_Task requirements_.
The records below hold a stretch from the line with "build_jacket()" through the line with "# in the frame"; return exactly those lines, ends included, and nothing more.

________________________

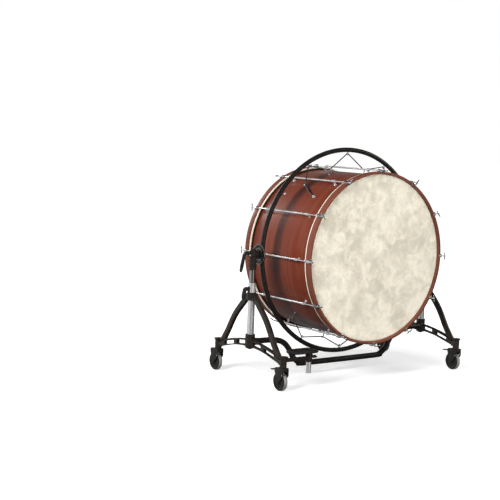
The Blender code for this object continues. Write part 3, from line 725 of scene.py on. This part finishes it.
def pivot_disc(sign, reach):
    """Boss and disc on one side of the ring, out to the given distance."""
    profile = [
        (0, RING_RADIUS), (0.0225, RING_RADIUS), (0.0205, DISC_START), (DISC_RADIUS - 0.0020, DISC_START),
        (DISC_RADIUS, DISC_START + 0.0016), (DISC_RADIUS, reach - 0.0020), (DISC_RADIUS - 0.0025, reach),
        (0.0400, reach), (0.0390, reach - 0.0012), (0.0250, reach - 0.0012), (0.0240, reach), (0, reach),
    ]
    return sideways(profile, sign, PIVOT.z, 96, 0.0009)


def build_ring():
    meshes = [about_drum(ring_of(RING_RADIUS, RING_TUBE, BIG_CIRCLE, 24), PIVOT)]
    trims = []
    for sign in (-1, 1):
        end = high("left_pivot_pin").x if sign < 0 else low("right_pivot_pin").x
        reach = abs(end) - GAP
        meshes.append(pivot_disc(sign, reach))
        for inner, outer in ((0.0310, 0.0325), (0.0518, 0.0534)):
            trim = sleeve(inner, outer, sign * (reach - 0.0030), sign * (reach + 0.0001), 96, 0.0006, 2)
            trims.append(along_x(trim, 0, 0, PIVOT.z))
    hooks = []
    for angle in EYE_ANGLES:
        hooks += round_drum(eye_hook(), angle, PIVOT)
    piece("suspension_ring_tube", meshes, PAINT, "drum", "suspension_ring")
    piece("pivot_disc_rings", trims, CHROME, "drum", "suspension_ring")
    piece("ring_eye_hooks", hooks, CHROME, "drum", "suspension_ring")


def build_pivot_pins():
    for side, sign in (("left", -1), ("right", 1)):
        node = side + "_pivot_pin"
        inner, outer = sorted((abs(low(node).x), abs(high(node).x)))
        collar = inner + 0.0053
        pin = [(0, inner), (0.0140, inner), (0.0140, collar), (0.0080, collar), (0.0080, outer), (0, outer)]
        pin = sideways(pin, sign, PIVOT.z, 32, 0.0006, 2)
        piece(side + "_pivot_shaft", [pin], CHROME, "drum", node)


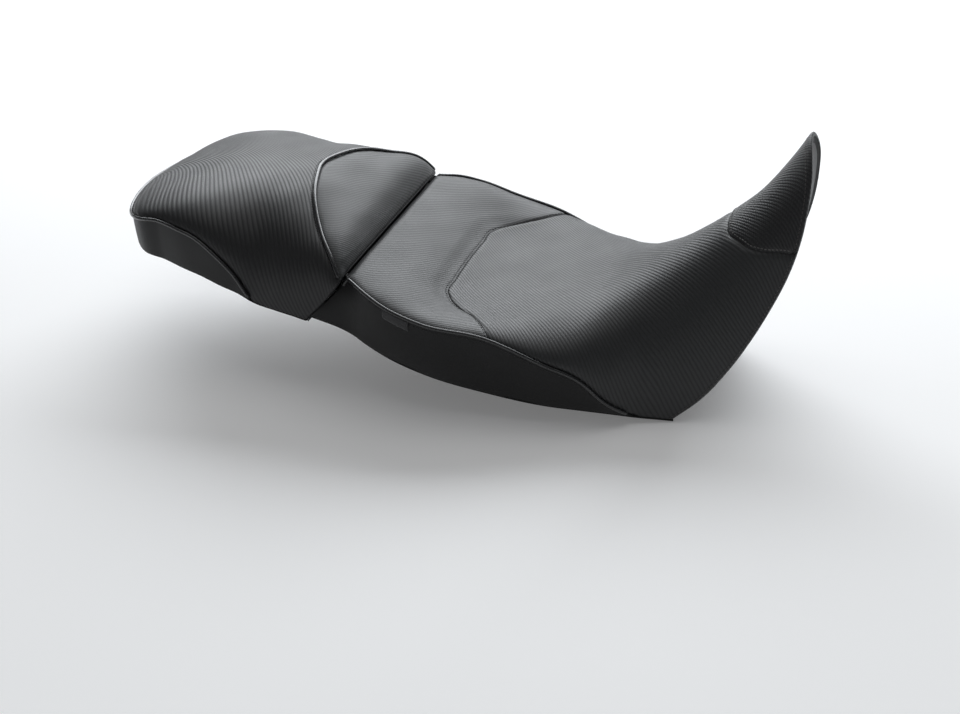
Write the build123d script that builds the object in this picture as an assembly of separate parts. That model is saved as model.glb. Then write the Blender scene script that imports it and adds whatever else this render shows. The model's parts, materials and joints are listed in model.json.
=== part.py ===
from build123d import *
from math import atan2, cos, degrees, hypot, pi, sin
from typing import NamedTuple
import os

# A two-piece motorcycle seat: a dished rider seat whose nose climbs up against the tank, and a
# pillion seat behind it that tilts up about its rear tongue.  Millimetres.  +X points to the
# front of the motorcycle, +Y to its left, +Z up.  The seat is drawn about the middle of the gap
# between the two cushions, and moved by ORIGIN_SHIFT so that it stands on Z = 0, centred.

# ---- driving dimensions ---------------------------------------------------------------------
ORIGIN_SHIFT = (-73.4, 0, 129.2)
COVER = 2.5            # vinyl cover with its scrim and felt backing
PAN = 3.5              # wall of the moulded base pans
CUSHION_GAP = 3.6      # between the two cushions, measured along X
RIM_BELOW_COVER = 1.0  # the pan's rim stands this far below the cover's edge
FIT = 0.05             # hand fit between the cover and what it wraps
PIPING_R = 1.9
GUSSET_WIDTH = 12      # plain strip that turns onto the tank-side face
HEM_THICK = 1.6        # edge of the cover, turned in over the pan's rim
HEM_HEIGHT = 9

# rubber bumpers that rest on the subframe: x, y of a pair, and its foot's height
BUMPER_R = 13
BUMPER_HIGH = 12
BOSS_R = 17
RIDER_BUMPERS = [(235, 72, -120), (-20, 78, -72)]
PILLION_BUMPERS = [(-92, 84, -54), (-205, 66, -26)]

# latch loops: x, lowest point, top of the mounting plate
RIDER_STRIKER = (8, -79, -55)
PILLION_STRIKER = (-80, -60, -35.5)
STRIKER_ROD_R = 4
STRIKER_HALF = 15      # between the loop's middle and each leg
STRIKER_BEND_R = 8
STRIKER_PLATE = (14, 30, 3)      # half length, half width, thickness
STRIKER_PAD = (18, 36)           # half length and half width of the pan's flat for the plate
NUT_R, NUT_HIGH = 7.5, 6

# steel tongues that hook under the motorcycle's brackets: x from, x to, half width, lower face
RIDER_TONGUE = (262, 338, 34, -118)
PILLION_TONGUE = (-272, -196, 30, -17)
TONGUE_THICK = 3
RIVET_R, RIVET_HIGH = 4.2, 2.4
RIDER_RIVETS = [(274, -20), (274, 20)]
PILLION_RIVETS = [(-214, -16), (-214, 16)]

STAPLE = (10, 0.9, 0.9)
STAPLE_PITCH = 22
STAPLE_CLEARANCE = 0.6
STAPLE_INSET = COVER + PAN + HEM_THICK + STAPLE[1] / 2 + STAPLE_CLEARANCE
LABEL_X = 60
LABEL = (28, 1.2, 10)


class Station(NamedTuple):
    """One cross-section of a cushion.  The edge is the piping line, where the top panel turns
    into the skirt; the rim is the lower edge of the skirt."""
    x: float
    edge_y: float
    edge_z: float
    crown_z: float
    rim_y: float
    rim_z: float
    side_power: float    # how square the top is across its width
    crown_power: float   # how square it is over its height
    dish: float          # how far the middle sinks below the crown


RIDER_STATIONS = [
    Station(-60, 136, 20, 24, 130, -52, 6, 2, 0),
    Station(0, 146, 4, 10, 141, -62, 6, 2, 0),
    Station(20, 160, 0, 5, 150, -67, 6, 2, 1),
    Station(45, 171, -8, -1, 156, -75, 5.5, 2, 5),
    Station(88, 174, -21, -15, 160, -86, 5, 2, 13),
    Station(150, 164, -32, -25, 156, -98, 4.5, 2, 7),
    Station(212, 155, -58, -25, 147, -108, 3.3, 2.1, 1),
    Station(245, 147, -74, -17, 137, -113, 2.9, 2.1, 0),
    Station(272, 136, -102, -4, 127, -118, 2.5, 2.1, 0),
    Station(300, 118, -122, 14, 118, -122.5, 2.2, 2.05, 0),
    Station(330, 106, -127, 35, 106, -127.5, 2.05, 2, 0),
    Station(365, 96, -131, 64, 96, -131.5, 2, 2, 0),
    Station(395, 89, -134, 95, 89, -134.5, 2, 2, 0),
    Station(420, 84, -136, 132, 84, -136.5, 2, 2, 0),
    Station(437, 81, -137, 163, 81, -137.5, 2, 2, 0),
    Station(450, 79, -138, 192, 79, -138.5, 2, 2, 0),
]
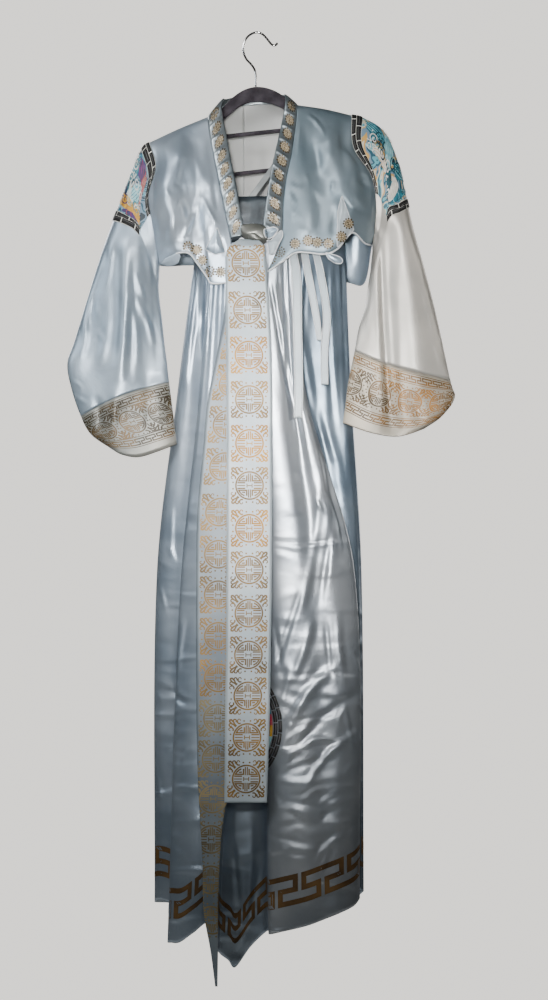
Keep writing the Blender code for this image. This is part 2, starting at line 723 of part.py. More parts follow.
def back_rows():
    """Rows of the fold table for the back, from the right side to the left."""
    start, end = SKIRT_FRONT[-1], SKIRT_FRONT[0]
    count = 2 * BACK_FOLDS
    rows = []
    for step in range(1, count):
        share = step / count
        arch = math.sqrt(1 - abs(2 * share - 1)**BACK_ROUNDNESS)
        fade = min(BACK_FOLD_FADE * min(share, 1 - share), 1.0)
        wave = BACK_FOLD_DEPTH * fade * (1 if step % 2 else -1)
        row = []
        for level in range(4):
            x = start[2 * level] + (end[2 * level] - start[2 * level]) * share
            side_y = start[2 * level + 1] + (end[2 * level + 1] - start[2 * level + 1]) * share
            depth = BACK_WAIST + (BACK_HEM - BACK_WAIST) * SKIRT_LEVELS[level]
            row += [x, side_y + (depth - side_y) * arch + wave * SKIRT_LEVELS[level]]
        row.append(BACK_HEM_Z + BACK_HEM_WAVE * math.cos(2 * math.pi * share * BACK_HEM_WAVES))
        rows.append(tuple(row))
    return rows


def skirt_grid():
    """Columns of points from the waist to the hem, closed round the body."""
    table = list(SKIRT_FRONT) + back_rows()
    count = len(table)
    columns = []
    for index in range(count * COLUMN_STEPS):
        at = index / COLUMN_STEPS
        base = int(at)
        near = [(step, *table[(base + step) % count]) for step in (-1, 0, 1, 2)]
        columns.append(spline(near, at - base))
    ring_rows = []
    for rise in SKIRT_RISE:
        ring = []
        for values in columns:
            levels = [(SKIRT_LEVELS[k], values[2 * k], values[2 * k + 1]) for k in range(4)]
            x, y = spline(levels, rise)
            ring.append(Vector((x, y, WAIST_Z + (values[8] - WAIST_Z) * rise)))
        ring_rows.append(pleated(ring, rise))
    return [list(column) for column in zip(*ring_rows)]


def pleated(ring, rise):
    """Move every other column of a ring in or out, which makes the gathers."""
    if rise < PLEAT_PEAK:
        depth = PLEAT_DEPTH * rise / PLEAT_PEAK
    else:
        depth = PLEAT_DEPTH * max(1 - (rise - PLEAT_PEAK) / (PLEAT_FADE - PLEAT_PEAK), 0.0)
    count = len(ring)
    moved = []
    for index, point in enumerate(ring):
        along = ring[(index + 1) % count] - ring[index - 1]
        out = Vector((along.y, -along.x, 0)).normalized()
        room = min(along.length / PLEAT_ROOM, 1.0)
        moved.append(point + out * depth * room * (-1)**index)
    return moved


def build_skirt():
    columns = skirt_grid()
    cloth = Cloth()
    for name, start, end in SKIRT_WIDTHS:
        span = range(start * COLUMN_STEPS, end * COLUMN_STEPS + 1)
        cloth.add(name, [columns[k % len(columns)] for k in span], -1, "satin")
    cloth.build()

    band = Cloth()
    rings = []
    for share in even(2):
        height = WAIST_Z + SEAM_GAP + (BAND_TOP_Z - WAIST_Z) * share
        centre = Vector((*BAND_CENTRE, height))
        waist = [Vector((column[0].x, column[0].y, height)) for column in columns[::2]]
        rings.append([point.lerp(centre, BAND_TAPER * share) for point in waist])
    band.add("chest_band", rings, -1, "cotton_band", closed=True)
    band.build()


# Ribbons, straps and knot

def ribbon(name, table, look, thickness=RIBBON):
    """A flat hanging ribbon: a wall through rows of three points."""
    cloth = Cloth()
    grid = []
    for z, left, right, y in table:
        grid.append([Vector((left + (right - left) * share, y, z)) for share in even(2)])
    cloth.add(name, grid, 1, look, wall=thickness)
    cloth.build()


def arm_top(x):
    """Height of the hanger's upper edge at x."""
    return spline([(row[0], row[1]) for row in ARM], x)[0]


def build_straps():
    foot_z = BAND_TOP_Z + STRAP_FOOT_RISE
    for name, over_x, foot_x, front_y, back_y in STRAPS:
        grid = []
        for share, over_y, above in STRAP_PATH:
            x = foot_x + (over_x - foot_x) * share
            foot_y = front_y if over_y < 0 else back_y
            y = foot_y + (over_y - foot_y) * share
            points = []
            for side in (-STRAP_HALF, 0, STRAP_HALF):
                z = foot_z + (arm_top(over_x + side) + above - foot_z) * share
                points.append(Vector((x + side, y, z)))
            grid.append(points)
        cloth = Cloth()
        cloth.add(name, grid, -1, "cotton_band", wall=RIBBON)
        cloth.build()


def through_rings(name, sections, look):
    """A closed solid through rings of points, with both ends filled."""
    sides = len(sections[0])
    points = [point for ring in sections for point in ring]
    faces = [list(range(sides - 1, -1, -1))]
    for i in range(len(sections) - 1):
        for j in range(sides):
            k = (j + 1) % sides
            faces.append([i * sides + j, i * sides + k, (i + 1) * sides + k, (i + 1) * sides + j])
    last = (len(sections) - 1) * sides
    faces.append([last + j for j in range(sides)])
    make_object(name, points, faces, look)


def build_knot():
    sections = []
    for x, z, half_height, half_depth in KNOT:
        ring = []
        for side in range(KNOT_SIDES):
            angle = 2 * math.pi * side / KNOT_SIDES
            y = KNOT_Y + half_depth * math.cos(angle)
            ring.append(Vector((x, y, z + half_height * math.sin(angle))))
        sections.append(ring)
    through_rings("tie_knot", sections, "ribbon_satin")


# Hanger

def build_hanger():
    sections = []
    for x, z, height in ARM:
        upper = [Vector((x, y, z + at)) for y, at in ARM_UPPER_OUTLINE]
        lower = [Vector((x, y, z - height + at)) for y, at in ARM_LOWER_OUTLINE]
        sections.append(upper + lower)
    through_rings("hanger_arms", sections, "velvet")
    for name, line in RAILS:
        build_rail(name, line)
    build_hook()


def build_rail(name, line):
    """A bar of many-sided section along a line in the hanger's plane."""
    sections = []
    for index, (x, z) in enumerate(line):
        ahead = line[min(index + 1, len(line) - 1)]
        behind = line[max(index - 1, 0)]
        along = Vector((ahead[0] - behind[0], 0, ahead[1] - behind[1])).normalized()
        up = Vector((-along.z, 0, along.x))
        ring = []
        for side in range(RAIL_SIDES):
            angle = math.pi * (2 * side + 1) / RAIL_SIDES
            corner = 1 / math.cos(math.pi / RAIL_SIDES)
            depth = RAIL_HALF_DEPTH * corner * math.cos(angle)
            ring.append(Vector((x, depth, z)) + up * RAIL_HALF_HEIGHT * corner * math.sin(angle))
        sections.append(ring)
    through_rings(name, sections, "velvet")


def build_hook():
    curve = bpy.data.curves.new("hook", "CURVE")
    curve.dimensions = "3D"
    curve.bevel_depth = HOOK_RADIUS * MM
    curve.bevel_resolution = 2
    curve.use_fill_caps = True
    rows = [(index, x, z) for index, (x, z) in enumerate(HOOK)]
    steps = HOOK_STEPS * (len(HOOK) - 1)
    path = [spline(rows, step / HOOK_STEPS) for step in range(steps + 1)]
    line = curve.splines.new("POLY")
    line.points.add(len(path) - 1)
    for point, (x, z) in zip(line.points, path):
        point.co = (x * MM, 0, z * MM, 1)
    curve.materials.append(look_of("chrome"))
    hook = bpy.data.objects.new("hook", curve)
    bpy.context.scene.collection.objects.link(hook)


build_jacket()
build_skirt()
ribbon("tie_front", FRONT_TIE, "ribbon_satin", CLOTH)
ribbon("tie_back", BACK_TIE, "ribbon_satin", CLOTH)
for ribbon_name, ribbon_rows in INNER_TIES:
    ribbon(ribbon_name, ribbon_rows, "satin")
build_straps()
build_knot()
build_hanger()
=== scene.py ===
import math

import bpy
import numpy as np
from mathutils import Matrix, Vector
from mathutils.bvhtree import BVHTree


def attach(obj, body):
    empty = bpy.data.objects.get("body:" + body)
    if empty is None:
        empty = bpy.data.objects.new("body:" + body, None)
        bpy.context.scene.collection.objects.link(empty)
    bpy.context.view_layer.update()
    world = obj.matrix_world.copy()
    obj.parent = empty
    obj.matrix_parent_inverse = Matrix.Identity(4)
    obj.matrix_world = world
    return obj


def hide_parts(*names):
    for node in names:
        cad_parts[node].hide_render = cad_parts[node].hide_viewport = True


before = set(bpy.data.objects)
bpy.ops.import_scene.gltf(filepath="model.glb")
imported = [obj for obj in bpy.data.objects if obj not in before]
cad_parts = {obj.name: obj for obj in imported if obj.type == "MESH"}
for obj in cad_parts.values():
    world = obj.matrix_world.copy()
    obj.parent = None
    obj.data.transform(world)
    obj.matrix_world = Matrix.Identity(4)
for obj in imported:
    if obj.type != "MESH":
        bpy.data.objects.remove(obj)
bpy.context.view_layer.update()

# A satin hanbok on a hanger: the looks over the fixed solids. Tables are in millimetres,
# in the frame of the solids, and the first ones repeat the source of the solids.

MM = 0.001
SLEEVE_ROWS = 10
SLEEVE_ROUNDNESS = 2.6
CREASE_HEIGHT = 0.62   # share of the crease tables' heights that is built
CREASE_WIDTH = 0.72    # and of their half widths
CREASE_ENDS = 0.7      # power by which a crease dies out at its ends
TROUGH = 0.35          # depth of the trough beside a crease, as a share of its height
TROUGH_AT = 1.7        # its distance in half widths
SEAM_GAP = 0.3


# Tables of the jacket

# Sleeve rings. Each lies across the sleeve: x and z at its outer fold, at every quarter
# of the way and at its inner edge, then the centre depth y and the half depth of the
# flattened tube.
LEFT_SLEEVE = (
    (-189, -192, -177, -238, -190, -288, -182, -343, -171, -409, 0, 26),    # armhole seam
    (-203, -205, -190, -252, -196, -300, -188, -348, -171.5, -420, 0, 26),
    (-226, -262, -211, -290, -203, -318, -193, -354, -172, -430, 0, 25),
    (-246, -312, -228, -322, -211, -334, -197, -361, -172.5, -439, 0, 24),  # badge border
    (-253, -330, -233, -338, -214, -349, -200, -373, -172.5, -448, 0, 23),  # badge edge
    (-276, -395, -252, -402, -227, -413, -201, -430, -171, -469, -2, 21),
    (-298, -467, -266, -472, -234, -478, -201, -487, -167, -502, -5, 19),
    (-320, -540, -281, -541, -242, -542, -202, -544, -162, -548, -8, 18),
    (-333, -582, -290, -578, -247, -576, -203, -576, -158, -578, -11, 17),
    (-325, -628, -284, -616, -242, -606, -198, -600, -156, -598, -13, 16),
    (-309, -674, -275, -655, -236, -638, -195, -624, -154, -614, -15, 15),  # cuff seam
    (-291, -706, -262, -694, -226, -681, -187, -670, -148, -660, -17, 14),
    (-256, -731, -236, -742, -208, -746, -174, -736, -140, -723, -18, 13),  # cuff opening
)
LEFT_CUFF_RING = 10
LEFT_BADGE_RINGS = (0, 4)
RIGHT_SLEEVE = (
    (166, -144, 169, -203, 200, -253, 209, -308, 203, -372, 0, 26),         # armhole seam
    (186, -149, 184, -197, 206, -251, 214, -314, 203, -383, 0, 26),
    (222, -172, 212, -214, 215, -264, 218, -321, 202, -393, 0, 26),
    (246, -222, 232, -251, 222, -287, 221, -328, 201, -402, -2, 25),
    (263, -291, 244, -303, 230, -310, 223, -338, 200, -411, -4, 24),        # badge border
    (267, -308, 249, -319, 234, -326, 223, -351, 199, -421, -5, 24),        # badge edge
    (278, -356, 257, -370, 237, -382, 216, -402, 195, -445, -8, 22),
    (295, -417, 270, -436, 243, -449, 216, -463, 190, -482, -13, 20),
    (316, -502, 283, -511, 248, -517, 213, -521, 178, -522, -20, 18),
    (339, -612, 297, -602, 255, -592, 213, -578, 171, -560, -28, 16),       # cuff seam
    (346, -643, 299, -652, 250, -645, 205, -632, 160, -614, -31, 15),
    (322, -676, 286, -689, 245, -691, 199, -682, 154, -659, -33, 14),
    (292, -697, 263, -707, 236, -710, 194, -702, 150, -686, -34, 13),       # cuff opening
)
RIGHT_CUFF_RING = 9
RIGHT_BADGE_RINGS = (0, 5)
BADGE_ROW = 6          # a badge reaches this row on the front and on the back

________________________

_Result_.
build_jacket()
build_skirt()
ribbon("tie_front", FRONT_TIE, "ribbon_satin", CLOTH)
ribbon("tie_back", BACK_TIE, "ribbon_satin", CLOTH)
for ribbon_name, ribbon_rows in INNER_TIES:
    ribbon(ribbon_name, ribbon_rows, "satin")
build_straps()
build_knot()
build_hanger()
=== scene.py ===
import math

import bpy
import numpy as np
from mathutils import Matrix, Vector
from mathutils.bvhtree import BVHTree


def attach(obj, body):
    empty = bpy.data.objects.get("body:" + body)
    if empty is None:
        empty = bpy.data.objects.new("body:" + body, None)
        bpy.context.scene.collection.objects.link(empty)
    bpy.context.view_layer.update()
    world = obj.matrix_world.copy()
    obj.parent = empty
    obj.matrix_parent_inverse = Matrix.Identity(4)
    obj.matrix_world = world
    return obj


def hide_parts(*names):
    for node in names:
        cad_parts[node].hide_render = cad_parts[node].hide_viewport = True


before = set(bpy.data.objects)
bpy.ops.import_scene.gltf(filepath="model.glb")
imported = [obj for obj in bpy.data.objects if obj not in before]
cad_parts = {obj.name: obj for obj in imported if obj.type == "MESH"}
for obj in cad_parts.values():
    world = obj.matrix_world.copy()
    obj.parent = None
    obj.data.transform(world)
    obj.matrix_world = Matrix.Identity(4)
for obj in imported:
    if obj.type != "MESH":
        bpy.data.objects.remove(obj)
bpy.context.view_layer.update()

# A satin hanbok on a hanger: the looks over the fixed solids. Tables are in millimetres,
# in the frame of the solids, and the first ones repeat the source of the solids.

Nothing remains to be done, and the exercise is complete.